(Collected data entries)
+ + +

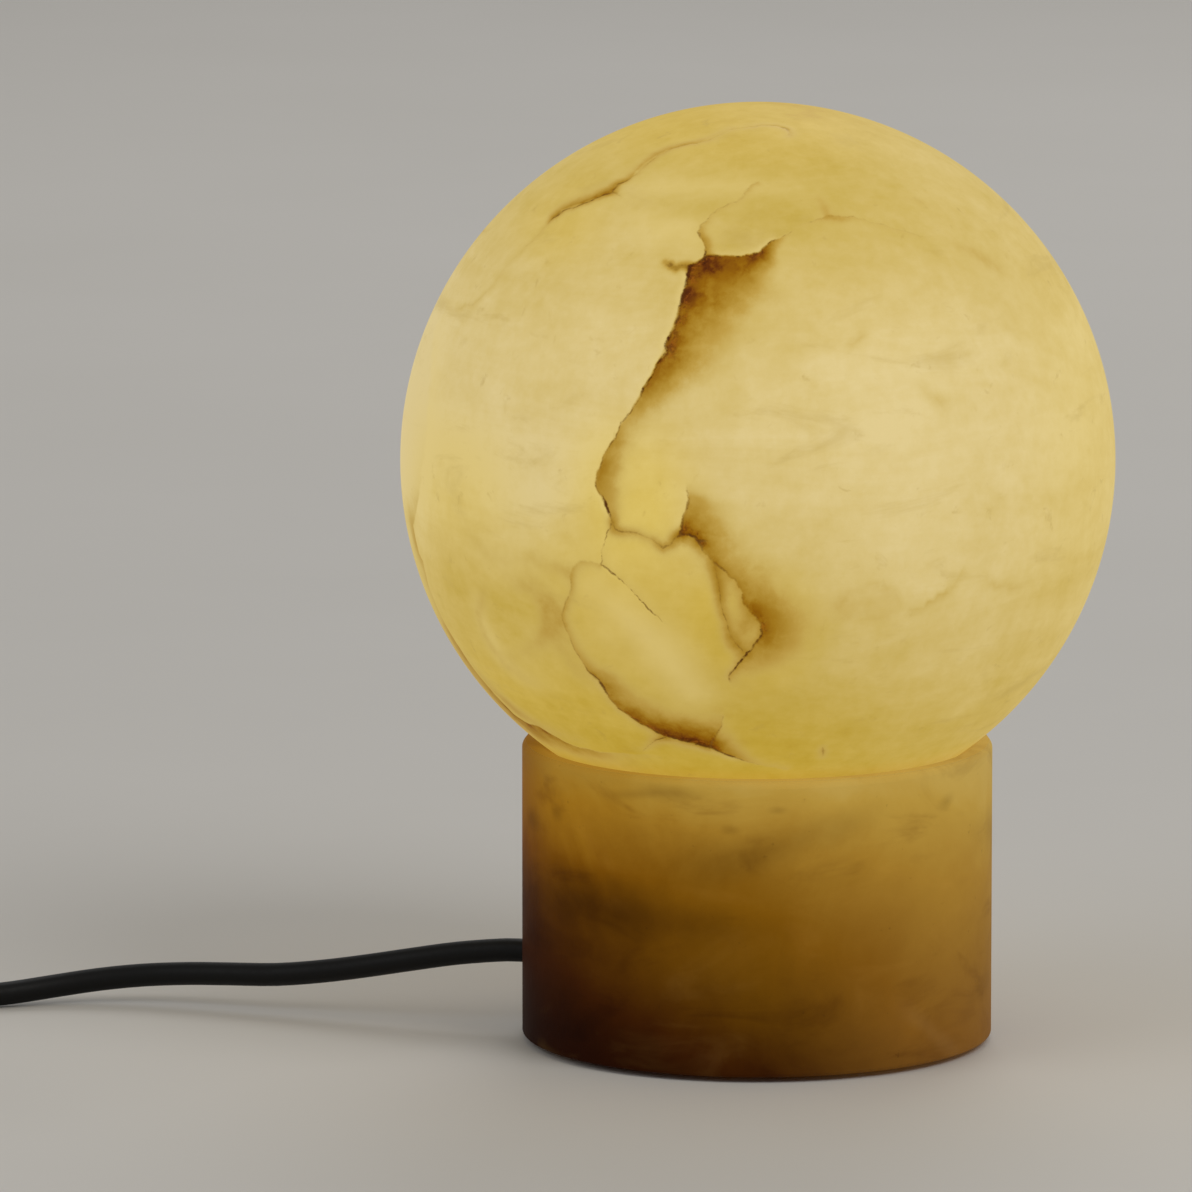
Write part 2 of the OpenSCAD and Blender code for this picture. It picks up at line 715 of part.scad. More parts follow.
// The strap lies flat around the coil's bundle, across its turns
module cord_tie() {
    inner = coil_in_r - cord_r - 1;
    outer = coil_out_r + cord_r + 1;
    low = coil_z - cord_r - 0.3;
    high = coil_z + coil_pitch + cord_r + 0.3;
    color("#2b2a28") translate([coil_x, coil_y, 0]) rotate([0, 0, tie_angle])
        translate([(inner + outer) / 2, tie_w / 2, (low + high) / 2]) rotate([90, 0, 0])
            linear_extrude(tie_w) difference() {
                rounded_rect(outer - inner + 2 * tie_t, high - low + 2 * tie_t, 3);
                rounded_rect(outer - inner, high - low, 2.2);
            }
}

module at_switch() {
    translate([switch_x, switch_y, 0]) children();
}

module switch_outline() {
    intersection() {
        linear_extrude(switch_h) rounded_rect(switch_l, switch_w, 7);
        translate([0, switch_w, switch_h / 2]) rotate([90, 0, 0])
            linear_extrude(2 * switch_w) rounded_rect(switch_l, switch_h, 4);
        translate([-switch_l, 0, switch_h / 2]) rotate([90, 0, 90])
            linear_extrude(2 * switch_l) rounded_rect(switch_w, switch_h, 5);
    }
}

// The housing's hollow and the necks of its two cord outlets
module switch_hollow() {
    translate([0, 0, switch_wall]) linear_extrude(switch_h - 2 * switch_wall)
        rounded_rect(switch_l - 2 * switch_wall, switch_w - 2 * switch_wall, 5);
    translate([-switch_l, 0, switch_z]) rotate([0, 90, 0]) cylinder(r = neck_r + fit, h = 2 * switch_l);
}

module at_bosses() {
    for (s = [-1, 1]) translate([s * boss_x, -s * boss_y, 0]) children();
}

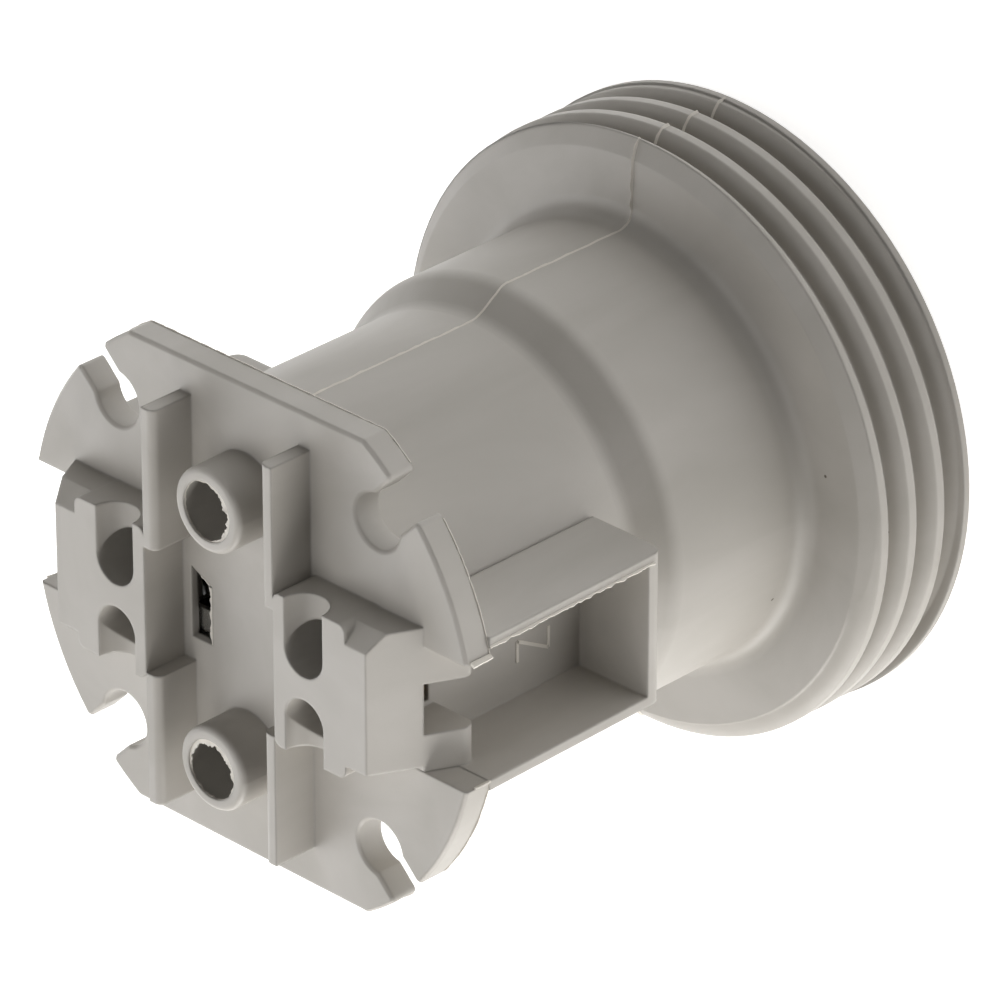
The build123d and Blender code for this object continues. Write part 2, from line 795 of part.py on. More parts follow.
# Carrier screws and their washers, deep in the two bosses
washer_z = tube_end_z + ledge_t
head_low_z = washer_z + washer_t
for number, side in ((1, 1), (2, -1)):
    with BuildPart() as washer:
        with BuildSketch(Plane.XY.offset(washer_z)):
            with Locations((0, side * boss_y)):
                Circle(washer_r)
                Circle(screw_r + run_gap, mode=Mode.SUBTRACT)
        extrude(amount=washer_t)
    washer.part.label = f"screw_washer_{number}"
    export_step(washer.part, f"parts/screw_washer_{number}.step")

    with BuildPart() as screw:
        with BuildSketch(Plane.XY.offset(head_low_z)):
            with Locations((0, side * boss_y)):
                Circle(washer_r - screw_head_step)
        extrude(amount=screw_head_t)
        fillet(screw.edges().group_by(Axis.Z)[-1], screw_head_t / 3)
        with BuildSketch(Plane.XY.offset(head_low_z)):
            with Locations((0, side * boss_y)):
                Circle(screw_r)
        extrude(amount=-screw_len)
        with BuildSketch(Plane.XY.offset(head_low_z + screw_head_t - screw_slot_d)):
            with Locations((0, side * boss_y)):
                Rectangle(3 * washer_r, screw_slot_w)
        extrude(amount=screw_slot_d + cut_over, mode=Mode.SUBTRACT)
    screw.part.label = f"carrier_screw_{number}"
    export_step(screw.part, f"parts/carrier_screw_{number}.step")
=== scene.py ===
import math
from functools import partial

import bmesh
import bpy
from mathutils import Matrix, Vector, noise
from mathutils.bvhtree import BVHTree


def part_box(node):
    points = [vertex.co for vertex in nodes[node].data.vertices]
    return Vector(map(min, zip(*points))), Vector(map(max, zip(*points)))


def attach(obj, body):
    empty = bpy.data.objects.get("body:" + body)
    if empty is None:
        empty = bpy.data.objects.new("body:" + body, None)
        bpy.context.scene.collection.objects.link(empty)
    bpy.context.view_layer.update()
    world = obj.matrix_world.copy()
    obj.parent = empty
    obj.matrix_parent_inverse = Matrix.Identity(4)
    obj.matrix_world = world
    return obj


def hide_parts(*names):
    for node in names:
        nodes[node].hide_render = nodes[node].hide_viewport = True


bl_info = {
    "name": "Lamp holder",
    "version": (1, 0, 0),
    "blender": (4, 5, 0),
    "location": "View3D > Sidebar > Lamp holder",
    "description": "Finishes, moulding marks and rolled shell of a screw lamp holder",
    "category": "Object",
}

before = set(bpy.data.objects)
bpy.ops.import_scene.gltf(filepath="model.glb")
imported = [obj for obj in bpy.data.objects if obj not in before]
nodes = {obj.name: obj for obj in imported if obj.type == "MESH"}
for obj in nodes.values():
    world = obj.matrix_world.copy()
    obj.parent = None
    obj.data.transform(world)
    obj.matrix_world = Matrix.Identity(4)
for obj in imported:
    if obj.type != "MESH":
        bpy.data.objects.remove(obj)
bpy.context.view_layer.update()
mm = 0.001

# Gap between fitted parts, and how deep a film is rooted in the housing
fit_gap = 0.3 * mm
root_depth = 0.1 * mm

# Places on the CAD housing, from the lamp axis and from the plane of the mouth
collar_top = 15.5 * mm
plate_front = 72.0 * mm
plate_back = 75.5 * mm
plate_r = 34.1 * mm
plate_flat = 29.0 * mm
slot_half = 3.3 * mm
notch_half = 7.7 * mm
flange_out = 33.22 * mm
flange_taper = 0.3 * mm
pocket_top = 8.6 * mm
pocket_low = 45.0 * mm
end_round = 1.5 * mm
window_left = 8.7 * mm
window_right = 5.55 * mm
window_top = 3.8 * mm
window_low = 5.0 * mm
window_cut = 1.5 * mm
letter_corner = Vector((22.65, -0.8, 57.0)) * mm

# Stage, in metres, and the camera's lens in millimetres
studio_aim = Vector((0, 0, 40 * mm))
camera_place = Vector((0.5499, 0.4256, 0.5982))
camera_right = Vector((0.7146, 0.0, -0.6996))
camera_back = Vector((0.6152, 0.4761, 0.6284))
camera_lens = 289.54


def linear(code):
    """Linear colour of an sRGB hex value."""
    parts = [int(code[i : i + 2], 16) / 255 for i in (1, 3, 5)]
    return tuple(c / 12.92 if c <= 0.04045 else ((c + 0.055) / 1.055) ** 2.4 for c in parts)


class HolderSizes(bpy.types.PropertyGroup):
    """Sizes of what is added to the CAD solids"""

    seam_width: bpy.props.FloatProperty(
        name="Seam width",
        description="Width of the ridge where the two halves of the mould met",
        default=0.38 * mm,
        min=0.05 * mm,
        max=1 * mm,
        subtype="DISTANCE",
        unit="LENGTH",
    )
    seam_height: bpy.props.FloatProperty(
        name="Seam height",
        description="Height of the ridge where the two halves of the mould met",
        default=0.2 * mm,
        min=0.02 * mm,
        max=0.5 * mm,
        subtype="DISTANCE",
        unit="LENGTH",
    )
    flash_reach: bpy.props.FloatProperty(
        name="Flash reach",
        description="How far the ragged film of plastic reaches into a screw boss",
        default=1.0 * mm,
        min=0.1 * mm,
        max=1.5 * mm,
        subtype="DISTANCE",
        unit="LENGTH",
    )
    edge_radius: bpy.props.FloatProperty(
        name="Edge radius",
        description="Radius that the mould leaves on every edge of the housing",
        default=0.45 * mm,
        min=0.05 * mm,
        max=1 * mm,
        subtype="DISTANCE",
        unit="LENGTH",
    )
    fin_reach: bpy.props.FloatProperty(
        name="Fin reach",
        description="How far the ragged fins stand off the edges of the plate, pockets and window",
        default=0.3 * mm,
        min=0.05 * mm,
        max=1 * mm,
        subtype="DISTANCE",
        unit="LENGTH",
    )
    letter_height: bpy.props.FloatProperty(
        name="Letter height",
        description="Height of the raised N beside the neutral terminal",
        default=2.6 * mm,
        min=1 * mm,
        max=6 * mm,
        subtype="DISTANCE",
        unit="LENGTH",
    )
    shell_pitch: bpy.props.FloatProperty(
        name="Shell pitch",
        description="Pitch of the rolled thread for the lamp cap",
        default=3.629 * mm,
        min=2 * mm,
        max=6 * mm,
        subtype="DISTANCE",
        unit="LENGTH",
    )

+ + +

:: INSTRUCTIONS TO FOLLOW ::
Which lines above run from the one containing "extrude(amount=-screw_len)" down to the one containing "points = [vertex.co"? Repeat exactly those, both ends included, and nothing else.

:: SOLUTION FOR THIS PROBLEM ::
        extrude(amount=-screw_len)
        with BuildSketch(Plane.XY.offset(head_low_z + screw_head_t - screw_slot_d)):
            with Locations((0, side * boss_y)):
                Rectangle(3 * washer_r, screw_slot_w)
        extrude(amount=screw_slot_d + cut_over, mode=Mode.SUBTRACT)
    screw.part.label = f"carrier_screw_{number}"
    export_step(screw.part, f"parts/carrier_screw_{number}.step")
=== scene.py ===
import math
from functools import partial

import bmesh
import bpy
from mathutils import Matrix, Vector, noise
from mathutils.bvhtree import BVHTree


def part_box(node):
    points = [vertex.co for vertex in nodes[node].data.vertices]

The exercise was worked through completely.